— Begin Data shown —

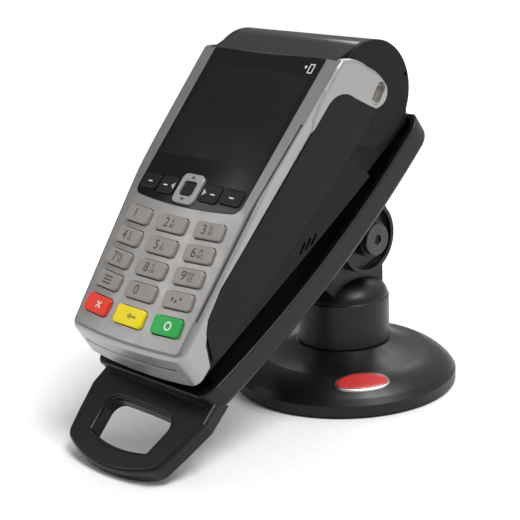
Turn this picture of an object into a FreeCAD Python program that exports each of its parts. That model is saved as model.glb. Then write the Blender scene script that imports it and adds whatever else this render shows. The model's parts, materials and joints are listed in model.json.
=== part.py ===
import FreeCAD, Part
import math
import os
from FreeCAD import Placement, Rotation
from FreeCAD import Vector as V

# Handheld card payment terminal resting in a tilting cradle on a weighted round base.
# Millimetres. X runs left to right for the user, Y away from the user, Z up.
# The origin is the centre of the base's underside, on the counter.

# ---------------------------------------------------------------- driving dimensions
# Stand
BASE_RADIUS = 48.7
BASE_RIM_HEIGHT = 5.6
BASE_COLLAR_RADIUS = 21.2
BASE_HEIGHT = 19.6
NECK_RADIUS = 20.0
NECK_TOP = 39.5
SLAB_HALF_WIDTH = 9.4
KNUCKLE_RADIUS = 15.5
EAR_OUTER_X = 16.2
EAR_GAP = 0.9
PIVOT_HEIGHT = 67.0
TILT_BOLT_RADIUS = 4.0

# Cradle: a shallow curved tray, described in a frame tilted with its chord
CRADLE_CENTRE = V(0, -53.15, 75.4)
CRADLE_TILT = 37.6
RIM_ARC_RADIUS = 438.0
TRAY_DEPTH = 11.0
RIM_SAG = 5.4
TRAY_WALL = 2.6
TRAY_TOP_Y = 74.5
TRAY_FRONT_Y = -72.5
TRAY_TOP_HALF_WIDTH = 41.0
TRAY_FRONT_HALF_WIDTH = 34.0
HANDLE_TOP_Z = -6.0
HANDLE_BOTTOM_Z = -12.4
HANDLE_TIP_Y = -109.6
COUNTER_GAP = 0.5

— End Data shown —

Goal of the exercise:
Where a line holds the string "FreeCAD", copy that line.

Right answer:
Turn this picture of an object into a FreeCAD Python program that exports each of its parts. That model is saved as model.glb. Then write the Blender scene script that imports it and adds whatever else this render shows. The model's parts, materials and joints are listed in model.json.
import FreeCAD, Part
from FreeCAD import Placement, Rotation
from FreeCAD import Vector as V